Forming-limit prediction of perforated aluminium sheets with square holes

Abstract

The forming-limit strains of perforated aluminium alloy (AA5052-O) sheets with square holes were theoretically and experimentally estimated for two types of hole arrangements: square and triangular patterns. The theoretical forming-limit curves were obtained by finite-element analyses on a unit module of the perforated sheets using two different approaches: the phenomenological theory and crystal plasticity theory. Hill’s quadratic anisotropic and von Mises yield functions were used for the phenomenological analysis, and the one-element-per-grain model was adopted for the crystal plasticity analysis.

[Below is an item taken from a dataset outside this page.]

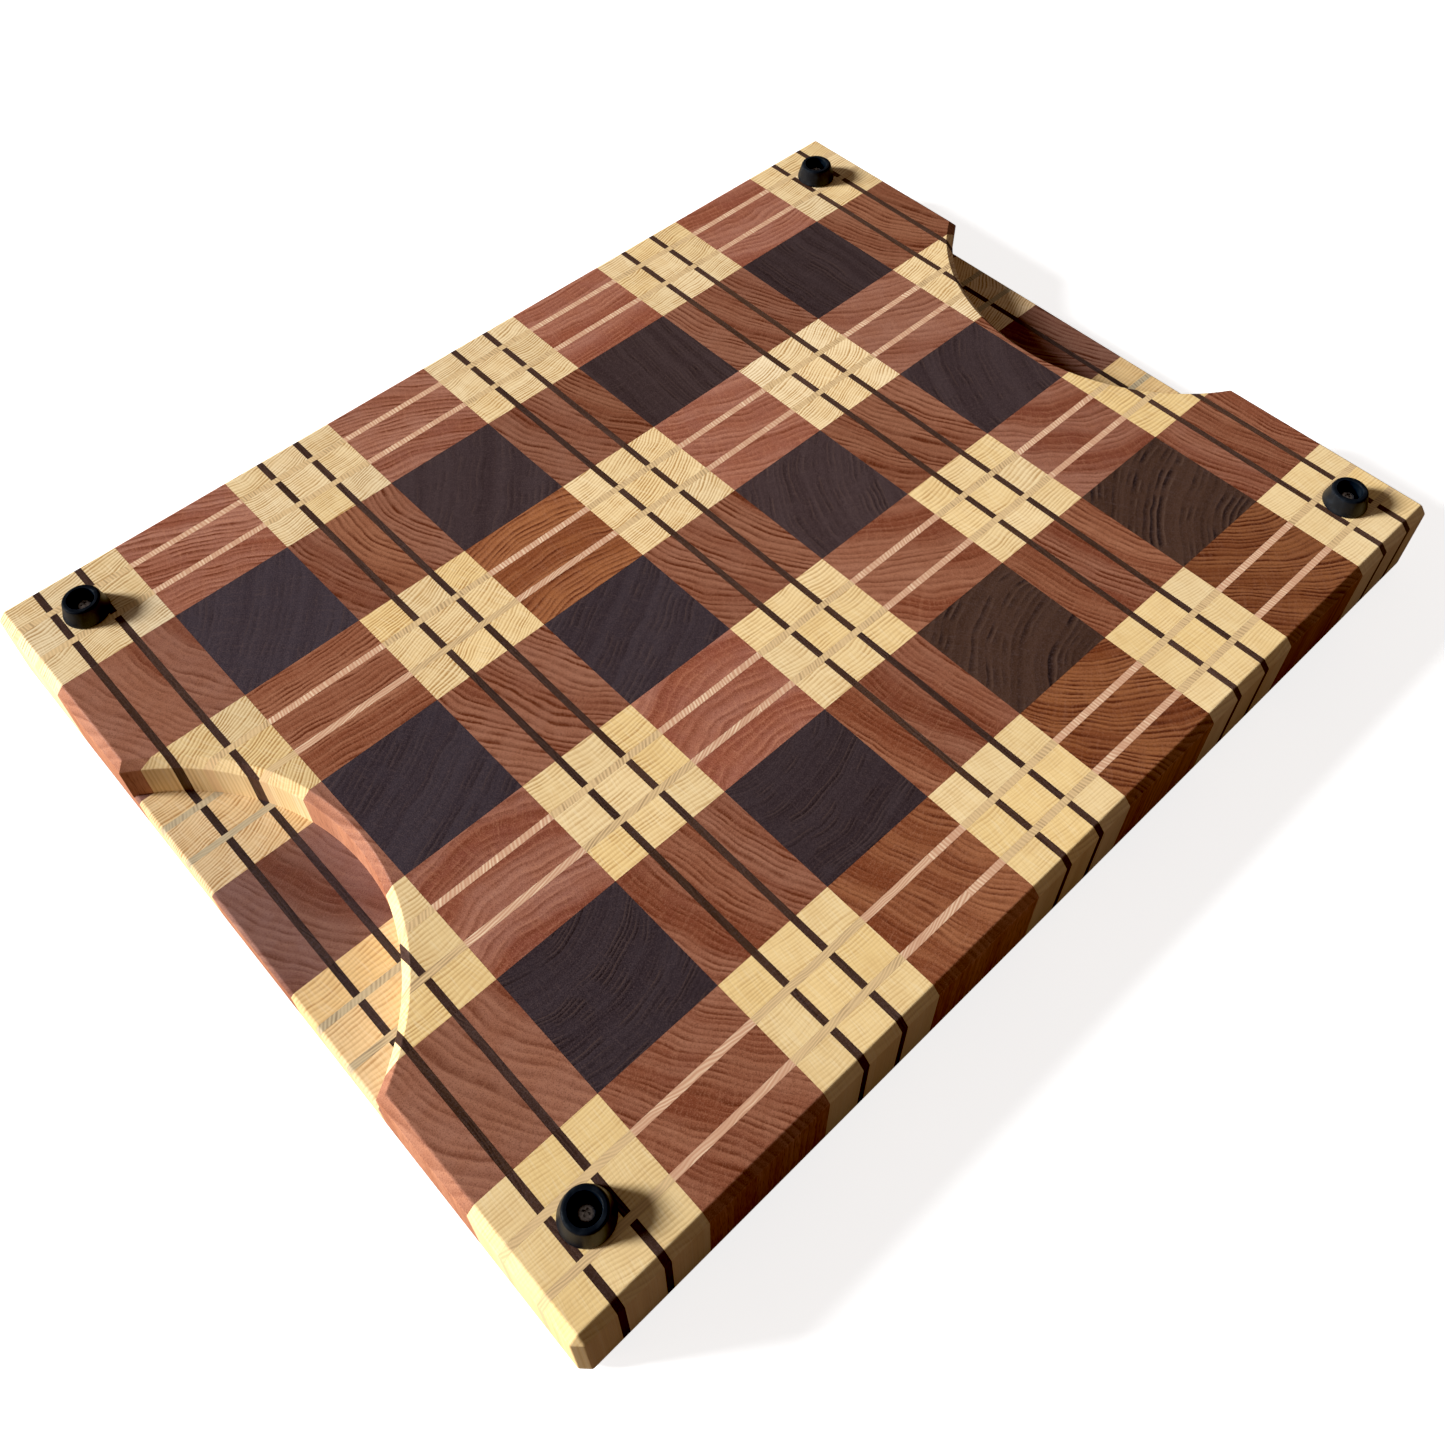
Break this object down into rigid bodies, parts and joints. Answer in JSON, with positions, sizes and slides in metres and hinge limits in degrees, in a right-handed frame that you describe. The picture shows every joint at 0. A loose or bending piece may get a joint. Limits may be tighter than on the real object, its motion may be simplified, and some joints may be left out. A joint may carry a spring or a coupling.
{
  "type": "cutting board",
  "caption": "End-grain plaid wooden cutting board with a curved finger recess in each end and screwed-on rubber feet, shown upside down.",
  "frame": {"origin": "centre of the cutting face, which lies down on Z = 0", "axes": "+X along the long side towards the right end, +Y along the short side towards the back, +Z out of the underside, where the feet and the finger recesses are; turn the part over about X to use it"},
  "size_m": [0.4572, 0.3556, 0.0461],
  "materials": {
    "maple": "oiled end grain, pale yellow with fine growth rings",
    "pale_strip": "oiled, pinkish tan with fine cross flecks",
    "red_hardwood": "oiled end grain, red-brown with wide growth rings",
    "dark_hardwood": "oiled end grain, nearly black purple-brown",
    "rubber": "smooth semi-gloss black",
    "black_steel": "blackened",
    "steel": "bright zinc plated"
  },
  "bodies": {
    "root": {"light_bar_1a": "maple", "light_bar_1b": "maple", "light_bar_1c": "maple", "thin_strip_1a": "pale_strip", "thin_strip_1b": "pale_strip", "light_bar_2a": "maple", "light_bar_2b": "maple", "light_bar_2c": "maple", "thin_strip_2a": "pale_strip", "thin_strip_2b": "pale_strip", "light_bar_3a": "maple", "light_bar_3b": "maple", "light_bar_3c": "maple", "thin_strip_3a": "pale_strip", "thin_strip_3b": "pale_strip", "light_bar_4a": "maple", "light_bar_4b": "maple", "light_bar_4c": "maple", "thin_strip_4a": "pale_strip", "thin_strip_4b": "pale_strip", "striped_block_1_1": "red_hardwood", "striped_block_1_2": "red_hardwood", "striped_block_1_3": "red_hardwood", "striped_block_1_4": "red_hardwood", "striped_block_1_5": "red_hardwood", "dark_block_1_1": "dark_hardwood", "dark_block_1_2": "dark_hardwood", "dark_block_1_3": "dark_hardwood", "dark_block_1_4": "dark_hardwood", "striped_block_2_1": "red_hardwood", "striped_block_2_2": "red_hardwood", "striped_block_2_3": "red_hardwood", "striped_block_2_4": "red_hardwood", "striped_block_2_5": "red_hardwood", "dark_block_2_1": "dark_hardwood", "dark_block_2_2": "dark_hardwood", "dark_block_2_3": "dark_hardwood", "dark_block_2_4": "dark_hardwood", "striped_block_3_1": "red_hardwood", "striped_block_3_2": "red_hardwood", "striped_block_3_3": "red_hardwood", "striped_block_3_4": "red_hardwood", "striped_block_3_5": "red_hardwood", "dark_block_3_1": "dark_hardwood", "dark_block_3_2": "dark_hardwood", "dark_block_3_3": "dark_hardwood", "dark_block_3_4": "dark_hardwood", "rubber_foot_front_left": "rubber", "foot_washer_front_left": "black_steel", "foot_screw_front_left": "steel", "rubber_foot_front_right": "rubber", "foot_washer_front_right": "black_steel", "foot_screw_front_right": "steel", "rubber_foot_back_left": "rubber", "foot_washer_back_left": "black_steel", "foot_screw_back_left": "steel", "rubber_foot_back_right": "rubber", "foot_washer_back_right": "black_steel", "foot_screw_back_right": "steel"}
  },
  "joints": []
}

To determine the forming limits, two different types of plastic instability criteria were applied. The experimental forming-limit strains were also obtained through a Nakazima stretching test. The theoretical predictability of the forming-limit curves was assessed by comparing the theoretical and experimental results. The comparison demonstrated that (1) the plastic instability criterion based on the external force power predicted qualitatively the same forming-limit curves as the criterion based on the equivalent plastic strain of the ligament for both hole arrangement patterns and (2) although the shapes of the predicted forming-limit curves were in reasonable agreement with the experimental results, the level of the predicted limit strains was considerably higher than that of the experimental limit strains. Thus, it was found that neither of the plastic instability criteria previously proposed for perforated sheets is appropriate to characterise the formability of perforated aluminium sheets with square holes.